Did you know that the NFL was founded in 1920 in a Hupmobile showroom in Canton, Ohio (that’s why their hall of fame is in that nonentity of a town)? And do you know why? Because the blue collars of Canton, Massillon, Akron and Green Bay had no college teams to root for.

That’s when college football was an elaborate excuse to move Smith and Mount Holyoke girls to Ivy parties during the bad weather of the fall. And fledgling radio made household words of Red Grange, while newspaper writers, fighting fiercely for readership, laid fancy metaphors on us out of South Bend, like the Four Horsemen of the Apocalypse. The NFL gave steel, auto and rubber workers something to shout about.

But it was television and a flack named Pete Rozelle that turned pro football into the American Game. (Only George Will still thinks baseball is the National Pastime—and only then when the Chicago Cubs are winning.)

Rozelle was the darkest horse you could ever imagine. When Bert Bell (who ran the pre-professionalized NFL out of an office in a Bala Cynwyd bank building) dropped dead of a heart attack. The “boy czar” was then 33. The year before he was hired, the NFL staged 72 games in front of 3,140,000 paid spectators; by 1973, there were 182 games seen by 10,731,000; his first TV contract in 1962 was worth $326,000 for each franchise; in 1973, twice as many teams took $1.7 million apiece to the home office.

Rozelle says he believed that “the strong public view that professional football is more business than sport can only hurt the game.” His strategy of League Think meant keeping a precarious balance between the biggest markets and the smaller ones.

Had he not devised a strategy that spread the take around equitably, the game could have deteriorated into the kind of boring superiority of the New York Yankees in baseball, lethal to country-wide television. So the name of the game was expansion and getting rid of competitors for the TV dollar (first the AFL and WFL, and then USFL), but s-l-o-w-l-y.

It is instructive to read that New Orleans got its Saints because Russell Long and Dale Boggs were the congressional gatekeepers for legislation that kept the Sherman Act off the NFL’s backs for a while.

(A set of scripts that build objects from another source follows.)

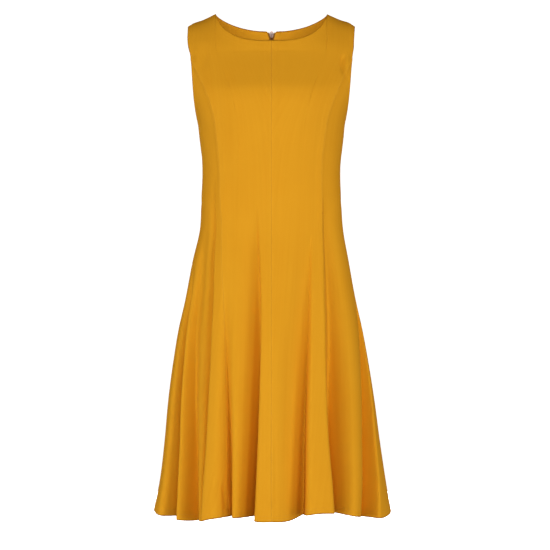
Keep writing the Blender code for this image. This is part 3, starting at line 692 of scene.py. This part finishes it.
def make_crepe(name, face, deep, painted_highlight, turned):
    """Noise pebbles as bump; streaks and slow clouds mix two close colours; two marks on the mesh
    mix in painted light: a lighter colour as painted highlight beside the seams, and a darker one as
    painted shade where the cloth turns under or away and in the seams."""
    finish, tree, shader = new_finish(name)
    cloth = add(tree, "UVMap", uv_map="cloth").outputs["UV"]
    spot = add(tree, "TexCoord").outputs["Object"]
    pebble_scale = add(tree, "Mapping", {"Scale": (1 / PEBBLE, 1 / PEBBLE_LONG, 1)}, {"Vector": cloth})
    pebbles = add(tree, "TexNoise", {"Scale": 1.0, "Detail": 2.0, "Roughness": 0.6},
                  {"Vector": pebble_scale.outputs[0]})
    streak_scale = add(tree, "Mapping", {"Scale": (1 / STREAK, 1 / STREAK_LONG, 1)}, {"Vector": cloth})
    streaks = add(tree, "TexNoise", {"Scale": 1.0, "Detail": 3.0}, {"Vector": streak_scale.outputs[0]})
    clouds = add(tree, "TexNoise", {"Scale": CLOUDS_A_METRE, "Detail": 2.0}, {"Vector": spot})
    both = add(tree, "Math", {}, {0: streaks.outputs[0], 1: clouds.outputs[0]}, operation="MULTIPLY")
    amount = add(tree, "MapRange", {"From Min": 0.12, "From Max": 0.42}, {"Value": both.outputs[0]})
    tone = add(tree, "Mix", {6: linear(face), 7: linear(deep)}, {0: amount.outputs[0]}, data_type="RGBA")
    colour = tone
    # painted light mixed into the colour: a lighter band beside the seams is painted highlight, a darker line
    # at turned edges and seams is painted shade
    for mark, marked in (("painted_highlight", painted_highlight), ("edge", turned)):
        amount = add(tree, "Attribute", attribute_name=mark).outputs["Fac"]
        colour = add(tree, "Mix", {7: linear(marked)}, {0: amount, 6: colour.outputs[2]}, data_type="RGBA")
    tree.links.new(colour.outputs[2], shader.inputs["Base Color"])
    bump = add(tree, "Bump", {"Strength": 0.35, "Distance": 0.12 * MM}, {"Height": pebbles.outputs[0]})
    tree.links.new(bump.outputs[0], shader.inputs["Normal"])
    rough = add(tree, "MapRange", {"To Min": 0.78, "To Max": 0.92}, {"Value": pebbles.outputs[0]})
    tree.links.new(rough.outputs[0], shader.inputs["Roughness"])
    shader.inputs["Specular IOR Level"].default_value = 0.15
    shader.inputs["Sheen Weight"].default_value = 0.06
    shader.inputs["Sheen Roughness"].default_value = 0.45
    shader.inputs["Sheen Tint"].default_value = linear("#FFC040")
    return finish


# the last two colours are painted light: painted highlight beside the seams, and painted shade where the
# cloth turns under and in the seams
crepe = make_crepe("mustard_crepe", "#E5A11D", "#E29C19", "#EAA927", "#9A5E10")

# %% [markdown]
# ## Cutting the panels
#
# Each panel is its net on the surface, pushed by the relief of its seams, edges and creases. The
# hem is turned up inside by 15 mm, as it is on the real dress: the same cloth carries on round the
# fold, so the first rows of the grid climb down inside, go round a small half circle and come up
# outside. That gives the hem its soft lower edge; its slightly dark line is partly the fold's own
# shade and partly painted shade in the colour of those rows.

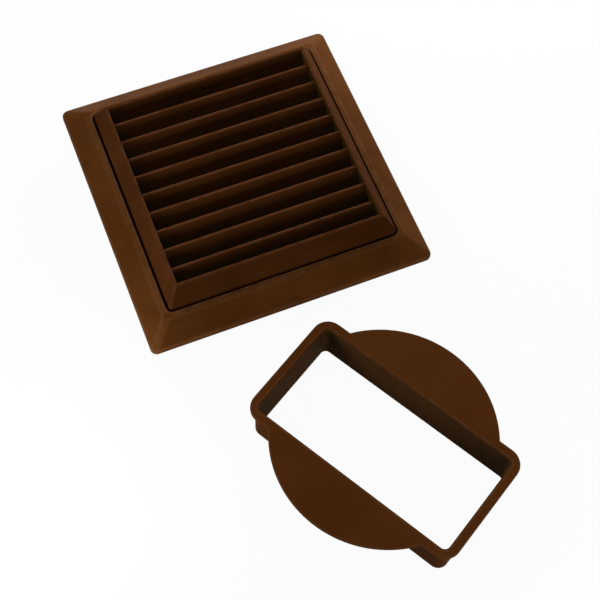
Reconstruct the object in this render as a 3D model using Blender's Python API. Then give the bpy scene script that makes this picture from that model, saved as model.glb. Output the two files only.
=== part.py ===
"""Square wall vent grille in brown plastic, lying on its back with its flat-channel adaptor beside it.

Three mouldings. The wall frame is a hollow bezel round a square recess, with a screw-down floor, a round
airway and a short duct spigot behind it. The louvre insert clips into the recess: a raised, mitred border
that carries ten sloping blades. The duct adaptor is loose: a round plate with a rectangular sleeve for
110 x 54 mm flat channel.

Metres, +Z out of the wall. The spigot's end and the adaptor's sleeve both stand at z = 0, and the wall's
surface is at z = SPIGOT_LENGTH. The blades shed rain towards +Y, so +Y is down on a wall.
"""
import math

import bpy
import bmesh
from mathutils import Matrix, Vector

# Wall frame
FRAME_SIZE = 0.150
FRAME_CORNER_RADIUS = 0.0034
FRAME_EDGE_HEIGHT = 0.0025
FRAME_EDGE_ROUNDING = 0.0012
FRAME_FRONT_HEIGHT = 0.0123
FRAME_WALL = 0.0020
LAND_WIDTH = 0.0022
LAND_FALL = 0.0005
LAND_ROUNDING = 0.0012
BEZEL_WIDTH = 0.01315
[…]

NBC didn’t want to stop Laugh-In’s roll, and CBS was too committed to the future of I Love Lucy to take Monday Night Football. ABC, then hardly more than half a network with a Disney anchor, got it by default. So much for TV conspiracy theories.

But talking about power struggles, the one between Pete and his nemesis Al Davis of the Raiders makes Dynasty look like a convention of Sunday school picnic caterers. In fact, name any NFL owner and I’ll show you a ready-made sitcom format. Super Sunday, where is thy sting?